Victorian Liberal Senator James Paterson noted, “The Albanese government is proposing to walk away from decades of bipartisan policy on Israel by unilaterally recognising a Palestinian state before any peace process and while Hamas still holds Israelis hostage and controls parts of Gaza. In their wildest dreams Hamas could not have imagined their slaughter of Jews on October 7 would be rewarded this handsomely by a Western democracy.”

“A win for the terrorists” is how Shadow Finance Minister Jane Hume, speaking on Seven’s Sunrise yesterday, described it. “Hamas is still harbouring terrorists, it’s still hiding hostages in among civilian infrastructure and civilians themselves, using them as human shields. The idea that we reward this kind of behaviour by prematurely offering them statehood I think is a significant blow to Jewish Australians.”

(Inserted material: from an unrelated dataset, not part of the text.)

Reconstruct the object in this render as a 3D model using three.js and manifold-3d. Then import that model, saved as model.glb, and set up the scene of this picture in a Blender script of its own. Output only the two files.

Member for Wentworth Allegra Spender said, “We must work towards a long term peace. Like many, I believe two secure and peaceful states – Israel and a Palestinian state – is the best path to that goal. Recognition of a Palestinian state will be part of that, but I am sceptical about unilateral moves.

“I urge the government to move carefully in the diplomatic sphere, consulting widely with the Australian community and with our allies, and especially Israel.”

In a statement, Labor Friends of Israel said, “Our position is that we completely reject and oppose unilateral recognition.

“We note that the two-state solution could have been achieved if not for the fact that it has been repeatedly spurned by the regional Arab and Palestinian leadership since 1947.”

Casting the Foreign Minister as “a parochial and doctrinaire member of the Socialist left”, former Labor MP for Melbourne Ports Michael Danby said, “She knows because of teals holding a dozen Liberal seats there will be no change of government at the next Australian election so her policy extremism will have no [electoral] effect.”